Thanks for checking the app out! It's really fantastic to understand how real-time mode can be helpful to you in gaming. I'd be curious to hear how Voice OCR compares to Envision AI. I'm always looking for different ways to improve the product and make it as good as possible so would love to hear any suggestions for making real-time mode better.
The VOICE update
I've been using your app on and off and it works great!
Unfortunetly at the moment, I can't seam to connect to the internet with it and I did have to close the app and open it again to tab on the next button after entering my name.
If I were you; I'd download seeing AI and see what you can do to improve upon that. The barcode feature there beaps when it comes across a barcode, I don't know if anything can be done to improve upon that but sending unidentified barcodes to a surver or something to be identified or improved upon some how would be nice.
The internet connection seams to work now.
I prefer Seeing AI if I need to read stuff, but am glad this appp is still being worked on for those that use it.
Thanks for the suggestions!
Glad the internet seems to be working for you, although that was definitely weird since Voice doesn't actually need wifi in order to work. It's a good idea to think about ways I could make things that other apps do a lot better. I will definitely listen to your suggestions and improve the app even more. Thanks again for trying out the new update and feel free to let me know if you have any more suggestions. Thanks!
Testflight as a IAP benefit
I admire your work on this app and look forward to trying out the update, but have to say that seeing access to the Testflight version of the app as one of the benefits of an in-app purchase really doesn't sit comfortably.
I hope that you will reconsider this choice, and revert to using Testflight with a pool of experienced and committed users to test and report on development snapshots of the app rather than selling access to Testflight releases.
Can’t get past the log on stage.
Just downloaded the app. And when is asked to insert my name. Inserted Michael. But that is as far as it goes. Cannot find the option to click done or anything else press return but that just remove the keyboard. And I’m stuck on that logon screen?
I had the same problem as Michael...
After I added my name and hit Return, I went back to my home screen... not force closing the app but just swiping up to go home. Then double-tapped on the app again, and the Next option was visible. Hopefully that works for anyone stuck in the same place.
That's what I did.
SO hopefully it works for everyone else.
Problem with login screen is fixed
Hi Brooke, Brad, and Michael,
Thanks for highlighting the issue with button not appearing during on the login screen. I've shipped another update which should fix that bug. Thanks for bringing it to my attention.

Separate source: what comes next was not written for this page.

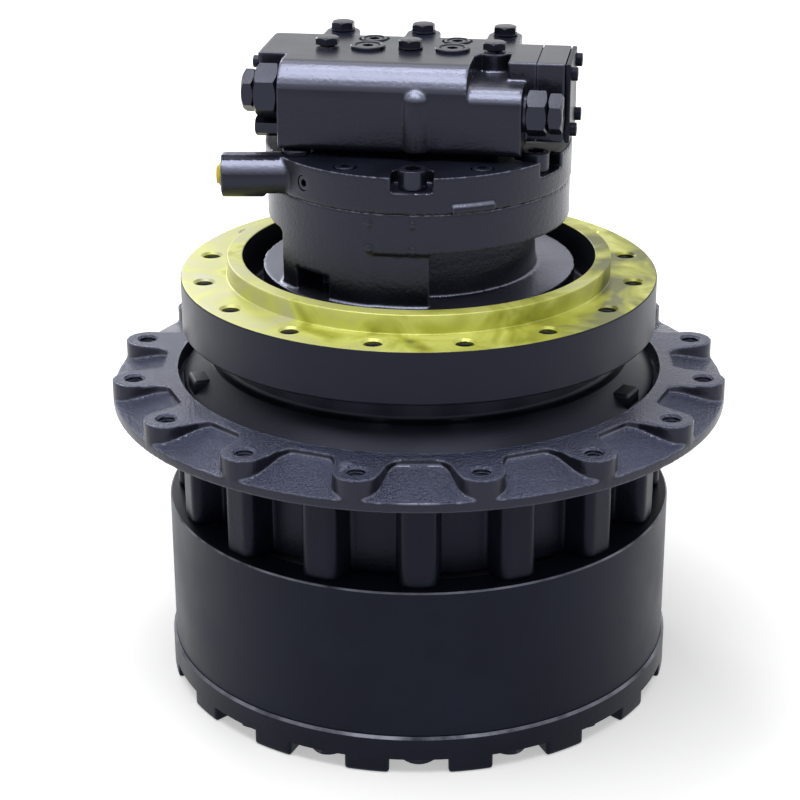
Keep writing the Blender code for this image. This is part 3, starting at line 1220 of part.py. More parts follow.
def cut_valve_bores(block):
    """Cut the block's bolt holes, ports, spool bore and relief valve bore."""
    cut(block, valve_bolt_holes())
    ports = bmesh.new()
    for column in PORT_COLUMNS:
        for row, radius in ((FRONT_PORT_ROW, FRONT_PORT_RADIUS), (REAR_PORT_ROW, REAR_PORT_RADIUS)):
            low = (column, row, Z_VALVE_TOP - PORT_PLUG_DEPTH)
            cylinder(ports, low, (column, row, Z_VALVE_TOP + THROUGH), radius + FIT, SCREW_STEPS)
    cut(block, finished(ports))
    level = Z_VALVE + SPOOL_LEVEL
    start = (BODY_LEFT - THROUGH, SPOOL_ROW, level)
    bore = (SPOOL_RADIUS + FIT) / math.cos(math.pi / SMALL_STEPS)
    cut(block, cylinder_mesh(start, (SPOOL_BORE_END, SPOOL_ROW, level), bore))
    counterbore = (BODY_LEFT + END_PLUG_STEM_LENGTH + FIT, SPOOL_ROW, level)
    cut(block, cylinder_mesh(start, counterbore, END_PLUG_STEM + FIT))
    level = Z_VALVE + TEST_PLUG_LEVEL
    end = (BODY_LEFT + TEST_PLUG_STEM_LENGTH + FIT, TEST_PLUG_ROW, level)
    start = (BODY_LEFT - THROUGH, TEST_PLUG_ROW, level)
    cut(block, cylinder_mesh(start, end, TEST_PLUG_STEM + FIT, HOLE_STEPS))
    level = Z_VALVE_TOP - GAUGE_PLUG_DROP
    start = (VALVE_LEFT - THROUGH, GAUGE_PLUG_ROW, level)
    end = (VALVE_LEFT + GAUGE_PLUG_PROUD + FIT, GAUGE_PLUG_ROW, level)
    cut(block, cylinder_mesh(start, end, GAUGE_PLUG_RADIUS + FIT, SCREW_STEPS))
    level = Z_VALVE + RELIEF_LEVEL
    start = (BODY_RIGHT - RELIEF_STEM_LENGTH - FIT, RELIEF_ROW, level)
    end = (BODY_RIGHT + THROUGH, RELIEF_ROW, level)
    cut(block, cylinder_mesh(start, end, RELIEF_STEM + FIT, SCREW_STEPS))


def valve_bolt_holes():
    """Make the cutter of the valve bolts' holes."""
    holes = bmesh.new()
    for row in VALVE_BOLT_ROWS:
        for column in VALVE_BOLT_COLUMNS:
            low = (column, row, Z_VALVE_TOP - VALVE_BOLT_GRIP - FIT)
            cylinder(holes, low, (column, row, Z_VALVE_TOP + THROUGH), VALVE_BOLT_RADIUS + FIT, HOLE_STEPS)
    return finished(holes)


def build_valve_bolts(motor):
    """The six hex bolts that hold the valve block down."""
    places = [(column, row) for row in VALVE_BOLT_ROWS for column in VALVE_BOLT_COLUMNS]
    for name, (column, row) in zip("abcdef", places):
        low = Z_VALVE_TOP + FIT
        head = cylinder_mesh((0, 0, low), (0, 0, low + VALVE_BOLT_HEAD), hexagon_radius(VALVE_BOLT_FLATS), 6)
        bolt = add_part(f"valve_bolt_{name}", head, BAND_PAINT, motor, (column, row, 0))
        start = (0, 0, Z_VALVE_TOP - VALVE_BOLT_GRIP)
        join(bolt, cylinder_mesh(start, (0, 0, low + VALVE_BOLT_HEAD / 2), VALVE_BOLT_RADIUS, HOLE_STEPS))


def build_port_plugs(motor):
    """The four socket plugs in the valve block's top."""
    rows = (
        ("front", FRONT_PORT_ROW, FRONT_PORT_RADIUS, FRONT_PORT_PROUD),
        ("rear", REAR_PORT_ROW, REAR_PORT_RADIUS, REAR_PORT_PROUD),
    )
    for row_name, row, radius, proud in rows:
        for side, column in zip(("left", "right"), PORT_COLUMNS):
            low = Z_VALVE_TOP - PORT_PLUG_DEPTH + FIT
            high = Z_VALVE_TOP + proud
            mesh = cylinder_mesh((0, 0, low), (0, 0, high), radius, SCREW_STEPS)
            plug = add_part(f"port_plug_{row_name}_{side}", mesh, BAND_PAINT, motor, (column, row, 0))
            socket = cylinder_mesh(
                (0, 0, high - SOCKET_DEPTH), (0, 0, high + THROUGH), hexagon_radius(PORT_SOCKET_FLATS), 6
            )
            cut(plug, socket)


def build_spool(motor):
    """The counterbalance spool with its plug and cap."""
    level = Z_VALVE + SPOOL_LEVEL
    half = SPOOL_LENGTH / 2
    land = SPOOL_LENGTH / SPOOL_LANDS
    waist = SPOOL_RADIUS - SPOOL_GROOVE
    profile = [
        (0, half),
        (SPOOL_RADIUS, half),
        (SPOOL_RADIUS, half - land),
        (waist, half - land),
        (waist, land / 2),
        (SPOOL_RADIUS, land / 2),
        (SPOOL_RADIUS, -land / 2),
        (waist, -land / 2),
        (waist, land - half),
        (SPOOL_RADIUS, land - half),
        (SPOOL_RADIUS, -half),
        (0, -half),
    ]
    middle = (BODY_LEFT + END_PLUG_STEM_LENGTH + SPOOL_BORE_END) / 2
    spool = along_u(turned_mesh(profile, SCREW_STEPS))
    add_part("counterbalance_spool", spool, GROUND_STEEL, motor, (middle, SPOOL_ROW, level))
    outer = (BODY_LEFT - FIT - END_PLUG_LENGTH, SPOOL_ROW, level)
    seat = (BODY_LEFT - FIT, SPOOL_ROW, level)
    plug = cylinder_mesh(outer, seat, hexagon_radius(END_PLUG_FLATS), 6)
    plug = add_part("spool_end_plug", plug, CAST_PAINT, motor)
    stem_end = (BODY_LEFT + END_PLUG_STEM_LENGTH, SPOOL_ROW, level)
    middle = (BODY_LEFT - END_PLUG_LENGTH / 2, SPOOL_ROW, level)
    join(plug, cylinder_mesh(middle, stem_end, END_PLUG_STEM))
    start = (outer[0] - FIT - END_CAP_LENGTH, SPOOL_ROW, level)
    end = (outer[0] - FIT, SPOOL_ROW, level)
    add_part("spool_end_cap", cylinder_mesh(start, end, hexagon_radius(END_CAP_FLATS), 6), CAST_PAINT, motor)


def build_relief_valve(motor):
    """The relief valve's body and cap at the right end."""
    level = Z_VALVE + RELIEF_LEVEL
    seat = BODY_RIGHT + FIT
    washer = (seat + RELIEF_WASHER, RELIEF_ROW, level)
    hex_end = (seat + RELIEF_WASHER + RELIEF_LENGTH, RELIEF_ROW, level)
    mesh = cylinder_mesh(washer, hex_end, hexagon_radius(RELIEF_FLATS), 6)
    body = add_part("relief_valve_body", mesh, CAST_PAINT, motor)
    disc_end = (seat + RELIEF_WASHER * 1.5, RELIEF_ROW, level)
    join(body, cylinder_mesh((seat, RELIEF_ROW, level), disc_end, RELIEF_FLATS / 2 - RELIEF_WASHER / 3))
    start = (BODY_RIGHT - RELIEF_STEM_LENGTH, RELIEF_ROW, level)
    stem_end = (seat + RELIEF_WASHER * 1.2, RELIEF_ROW, level)
    join(body, cylinder_mesh(start, stem_end, RELIEF_STEM, SCREW_STEPS))
    start = (hex_end[0] + FIT, RELIEF_ROW, level)
    end = (start[0] + RELIEF_CAP_LENGTH, RELIEF_ROW, level)
    cap = cylinder_mesh(start, end, hexagon_radius(RELIEF_CAP_FLATS), 6)
    add_part("relief_valve_cap", cap, CAST_PAINT, motor)


def build_left_plugs(motor):
    """The hex plug under the spool's end plug, and the round gauge plug behind it."""
    level = Z_VALVE + TEST_PLUG_LEVEL
    start = (BODY_LEFT - FIT - TEST_PLUG_LENGTH, TEST_PLUG_ROW, level)
    mesh = cylinder_mesh(start, (BODY_LEFT - FIT, TEST_PLUG_ROW, level), hexagon_radius(TEST_PLUG_FLATS), 6)
    plug = add_part("test_plug", mesh, CAST_PAINT, motor)
    start = (BODY_LEFT - TEST_PLUG_LENGTH / 2, TEST_PLUG_ROW, level)
    stem = (BODY_LEFT + TEST_PLUG_STEM_LENGTH, TEST_PLUG_ROW, level)
    join(plug, cylinder_mesh(start, stem, TEST_PLUG_STEM, HOLE_STEPS))
    level = Z_VALVE_TOP - GAUGE_PLUG_DROP
    start = (VALVE_LEFT - GAUGE_PLUG_PROUD, GAUGE_PLUG_ROW, level)
    end = (VALVE_LEFT + GAUGE_PLUG_PROUD, GAUGE_PLUG_ROW, level)
    add_part("gauge_plug", cylinder_mesh(start, end, GAUGE_PLUG_RADIUS, SCREW_STEPS), CAST_PAINT, motor)


def build_side_cover(motor):
    """The plate on the rear block's right side, with its four screws."""
    low = Vector((REAR_BLOCK_RIGHT + FIT, REAR_BLOCK_FRONT, Z_VALVE))
    high = Vector((low.x + SIDE_COVER_THICKNESS, REAR_BLOCK_REAR, Z_VALVE_TOP - FIT * 2))
    cover = add_part("valve_side_cover", box_mesh(low, high), CAST_PAINT, motor)
    screws = bmesh.new()
    for row in (low.y + SIDE_SCREW_INSET, high.y - SIDE_SCREW_INSET):
        for level in (low.z + SIDE_SCREW_INSET, high.z - SIDE_SCREW_INSET):
            start = (low.x + SIDE_COVER_THICKNESS / 2, row, level)
            cylinder(screws, start, (high.x + SIDE_SCREW_HEAD, row, level), SIDE_SCREW_RADIUS, HOLE_STEPS)
    join(cover, finished(screws))


def main():
    """Build the drive, from the end cover up."""
    clear_scene()
    new_collection(PART_NAME)
    cutters = new_collection("cutters")
    build_end_cover()
    build_cover_plugs()
    build_ring_gear()
    build_stage_1()
    build_stage_2()
    build_suns()
    build_bearings()
    build_seals()
    build_hub()
    build_spindle()
    motor = bpy.data.objects.new("motor_frame", None)
    bpy.data.collections[PART_NAME].objects.link(motor)
    motor.rotation_euler = (0, 0, math.radians(MOTOR_TURN))
    build_motor_case(motor)
    build_motor_head(motor)
    build_head_fittings(motor)
    build_motor_inside(motor)
    build_valve_block(motor)
    build_valve_bolts(motor)
    build_port_plugs(motor)
    build_spool(motor)
    build_relief_valve(motor)
    build_side_cover(motor)
    build_left_plugs(motor)
    cutters.hide_render = True


main()
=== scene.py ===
"""Excavator final drive, dressed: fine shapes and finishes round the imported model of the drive.

Every casting, machined ring and fastener that shows is modelled again here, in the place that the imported
model gives it, with cast rounds, turned edges and threads. The gears, bearings and motor pieces inside
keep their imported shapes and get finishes. Sizes are in millimetres, and the functions that draw turn them
into metres. The motor and all that stands on it are drawn in their own frame, U to the right and V to the
rear, and are then turned a little about the drive's axis.
"""

import logging
import math
from collections.abc import Callable, Iterator, Sequence
from contextlib import contextmanager
from dataclasses import dataclass
from enum import Enum

import bpy
from mathutils import Matrix, Vector


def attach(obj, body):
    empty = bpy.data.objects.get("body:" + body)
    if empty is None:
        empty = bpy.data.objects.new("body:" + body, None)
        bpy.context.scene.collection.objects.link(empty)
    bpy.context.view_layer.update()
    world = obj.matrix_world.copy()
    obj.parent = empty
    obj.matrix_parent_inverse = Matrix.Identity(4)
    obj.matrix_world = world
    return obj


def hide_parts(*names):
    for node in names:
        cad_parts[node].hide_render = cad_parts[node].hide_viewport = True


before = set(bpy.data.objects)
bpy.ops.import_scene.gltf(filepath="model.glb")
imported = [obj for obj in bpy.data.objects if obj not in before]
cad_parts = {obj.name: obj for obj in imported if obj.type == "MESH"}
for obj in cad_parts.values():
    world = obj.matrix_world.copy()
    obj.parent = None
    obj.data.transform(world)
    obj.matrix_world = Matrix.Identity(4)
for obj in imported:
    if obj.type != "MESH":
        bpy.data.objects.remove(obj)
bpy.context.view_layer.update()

LOG = logging.getLogger("final_drive")
MM = 0.001
MERGE = MM / 100  # points that lie closer are one
FULL_TURN = 2 * math.pi
FRONT = -90  # direction of the front, in degrees from +X
SECTORS = 16  # lobes, columns, notches and mount holes round the drive
PITCH = 360 / SECTORS
MOTOR_TURN = -8.1  # of the motor's frame about the drive's axis
ROUND = 192  # steps of the big turned pieces
SMALL = 48  # steps of pins, plugs and bosses
CREASE = 34  # edges that turn more than this stay sharp
LETTERS = "abcdef"
HUB_SIDE = "hub_side"
SPINDLE_SIDE = "spindle_side"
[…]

I never thought about it that way
Thanks for pointing that out, that does seem a bit ridiculous, doesn't it?
In all honesty, I had never looked at it that way. I thought about it more as an added benefit to subscribing. Like early subscribers get access to features earlier than most people.
But you're right this was my mistake. I will revise this in an update. Thanks for bringing it up!
I have revised the pricing model to make Testflight something that all get access to! Thanks for bringing this to my attention and looking forward to hearing more feedback from you.